The only reason I would ever have a drug test policy is so I could freely fire anyone I wanted without the hassle of documenting poor work or paying attention to what they are doing on the job. Which is what I think most businesses use the tests for. Test everybody, fire all the people I don’t like who ping a test for any reason (“Oops, sorry you got a false positive but my hands are tied”) and keep the high people I do like. Win for me. If an employee is doing a crappy job and I can’t get them for drugs, then maybe I’ll the hard work of documenting before I fire.
It would depend on the company and the work the employee is doing. If they are in a safety sensistive role with a probability of injuring someone (i.e. one of the guys on the floor of a drilling rig), then pre-employement, and then if suspected of using or if involved in an incident. Otherwise, office workers, etc., don’t need drug testing unless involved in an incident (for instance, a car accident during company business) where it is suspected they were under the influence.
Option five. I test them at every availeable opportunity, and if I fail to find traces of narcotics in their system, I fire them on the spot.
Only test if they have shown up messed up for work.
I’m not going to bother with testing. Show up for work under the influence, or acting goofy enough that I think you might be under the influence, and you’re fired. At will employment is neat that way.
If you were starting your own business per the hypo, would you start the same kind of business you currently work for? If most of the people here wouldn’t start a job requiring driving or operating heavy machinery, then your outrage is completely misplaced.
Because personally, I’d be starting a mmj dispensary and would be disappointed if my employees were all drug-free.
Oak, I’m not sure I’m understanding you. Do you care if the people you hire are using, if it doesn’t influence their work? That is, assuming the person in question is a secretary at your law practice fighting for the downtrodden*, would you can 'em if you somehow found out they smoked a doobie every morning before work, but absent that revelation you would never have been able to tell?
- Which is why you’re lucky this is an Eccentric Billionaire thread, not an Evil!Skald thread. Evil!Skald ain’t financing no do-gooding no matter how many times you saved his life. It’s a matter of principle.
Thank you for remembering this part of the hypo, and I am sending over some brownies.
Fudge brownies, of course. Marijuana brownies are for children and Welshmen.
If I was to make a startup, it would be in the IT development sector. Meaning that my employees wouldn’t be wearing suits or fronting for the customers to the public constantly, unlike say hotel clerks. Thus I wouldn’t give a damn about what people did in their spare time.
However, drug abusers frequently spiral out of control and I would like to retain a nuclear option in case someone is having a meltdown and I wanted to put the kibosh on it really quick. Let’s say the following phrase in the contract: “NeverWorks Inc. will not tolerate employees working in the prescribed work hours under the influence of alcohol or non-prescribed drugs. Management reserves the right to demand drug testing if a reasonable suspicion has been aroused. This process will be monitored for fairness by the office ombudsman. Being found in violation of this policy is a firing offence.”
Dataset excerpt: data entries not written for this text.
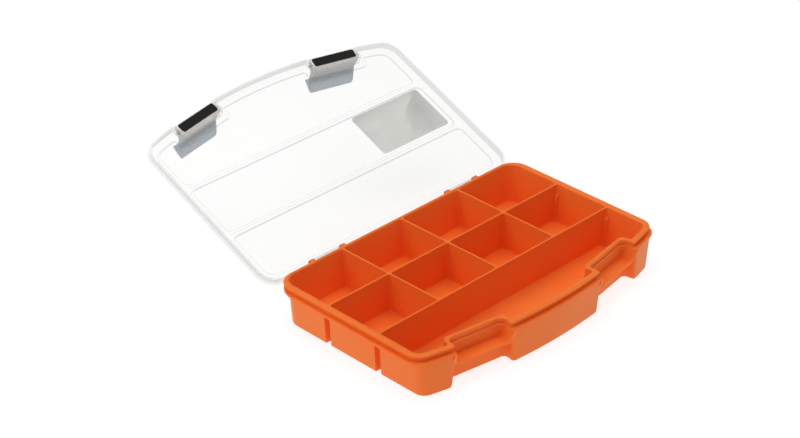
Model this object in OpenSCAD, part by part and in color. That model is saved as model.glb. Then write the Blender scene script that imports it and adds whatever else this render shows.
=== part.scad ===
// Small-parts organiser: a shallow tray with fixed dividers, a clear hinged lid and two flip-over latches.
// Drawn as it stands open on a table. Millimetres, +Z up, X along the hinge, +Y towards the hinge.
// Origin: middle of the tray's underside.

/* [Tray] */
// Width over the tray's raised lip
lip_w = 254; // [229:1:284]
// Height of the tray from the table to the top of the lip
tray_h = 34; // [31:0.5:40]
// Radius of the bowed front edge
bow_r = 440; // [360:10:700]
// Corner radius of the lip in plan
corner_r = 12; // [10:0.5:16]
// Thickness of the side and rear walls
wall_t = 2.8; // [2.4:0.1:3.2]
// Floor thickness
floor_t = 2.2; // [1.5:0.1:3]
// Thickness of the fixed dividers
div_t = 1.5; // [1.2:0.1:2]
// Distance from one cross divider to the next
cell_w = 61.3; // [56:0.1:63]
// Distance between the two long dividers
row_d = 50.4; // [46:0.1:54]

/* [Lid] */
// Thickness of the clear lid
lid_t = 1.6; // [1.2:0.1:2]
// Height of the three raised fields
field_h = 1.2; // [0.6:0.1:1.6]
// Width of the valleys between the fields
valley_w = 3; // [2:0.5:5]
// How far the lid stands above its closed position, in degrees
lid_open = 156.6; // [0:0.2:156.6]

/* [Latches] */
// Length of each latch along the front edge
latch_l = 43; // [38:0.5:43]
// Length of the flared finger lip
flare_l = 15; // [10:0.5:16]
// Angle of the flared finger lip from the plate
flare_a = 25; // [15:1:28]
// How far each latch is swung over from its closed position, in degrees
latch_open = 175; // [0:1:175]

/* [Hinges] */
// Radius of the hinge pins
pin_r = 1.1; // [0.9:0.05:1.2]
// Radius of the latch pins
lpin_r = 1.0; // [0.8:0.05:1.1]
// Running clearance round the pins
run_c = 0.05; // [0.02:0.01:0.09]

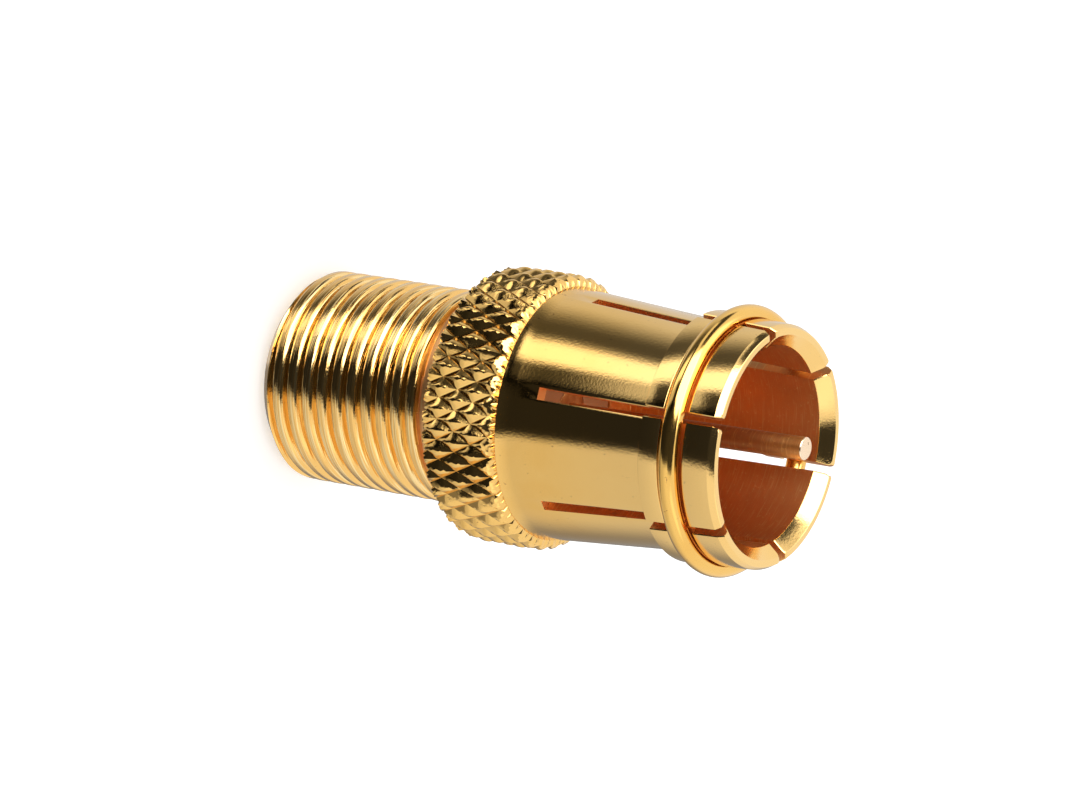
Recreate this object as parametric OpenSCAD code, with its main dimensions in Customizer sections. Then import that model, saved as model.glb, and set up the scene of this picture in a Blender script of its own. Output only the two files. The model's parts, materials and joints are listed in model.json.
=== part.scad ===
// Coaxial F adapter: a threaded jack at one end and a slotted push-on plug at
// the other, turned in one piece round a centre contact held in two insulators.
// It stands on its jack face: +Z runs from the jack face to the plug's mouth.

/* [Threaded jack] */
// Outside diameter of the barrel, over the crests of its 3/8-32 thread
thread_d = 9.46; // [9.2:0.02:9.6]
// Length of the barrel, from its face to the knurled collar
barrel_l = 9.84; // [9.2:0.02:11]
// Chamfer round the jack face
face_chamfer = 0.65; // [0.3:0.05:0.8]
// Bore for the insulators
insulator_d = 6.4; // [6:0.1:6.8]

/* [Knurled collar] */
// Diameter over the knurl
collar_d = 12.2; // [11.8:0.1:13]
// Length of the collar, rounded shoulder included
collar_l = 3.56; // [3:0.01:5]
// Radius of the shoulder that leads down to the sleeve
shoulder_r = 0.65; // [0.4:0.05:0.65]
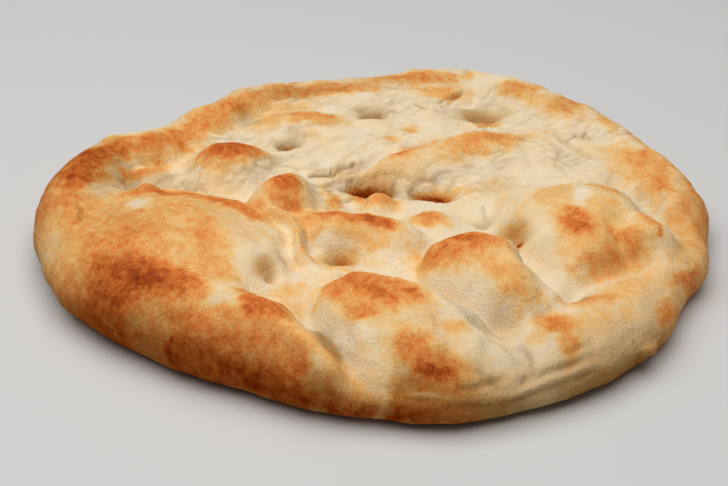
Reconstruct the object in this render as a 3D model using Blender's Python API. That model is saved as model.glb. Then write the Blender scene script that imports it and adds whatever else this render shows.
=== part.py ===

I worked for a lawyer once who said he’d never hire anyone who could pass a drug test.
Other than the billionaire part, I have the OP situation. Around 15 employees. No drug testing ever.
No drug testing ever. If they can do the work well, then it doesn’t matter to me who they are outside of work.
:DNamaste. And shit.
I don’t care if they go home and do bong hits for hours every night as long as they remain sober and otherwise functional at work. Smoking up on their lunch hour is probably pushing it, though.
More or less this.
:dubious: So if someone is on some OTC cold med it is grounds for firing? You can get just as stoned on some cold meds as weed or alcohol.
which ones would those be?
Yay! Brownies. Need milk, now.
Don’t call me Shirley! ![]()
Nyquil? And most cough suppressants?
I’ve been thinking about this thread throughout the day, and I find it interesting that the “land of the free” seems to be the only country where drug testing is required, whereas in other western democracies it’s looked upon as an infringement on basic rights.
My guess is that private health insurance is driving this.
It’s at odds with the personal freedoms expected in the US, but probably completely in line with the needs of for-profit health insurance requirements.
Am I right in this assumption?
No drug testing, what matters is if they can do their job honestly and well. If he does good I have no reason to care, and if someone constantly screws up or steals stuff, it’s not like I’d let him stay if he tested drug free.
America is only “the land of the free” in its own collective ego fantasies.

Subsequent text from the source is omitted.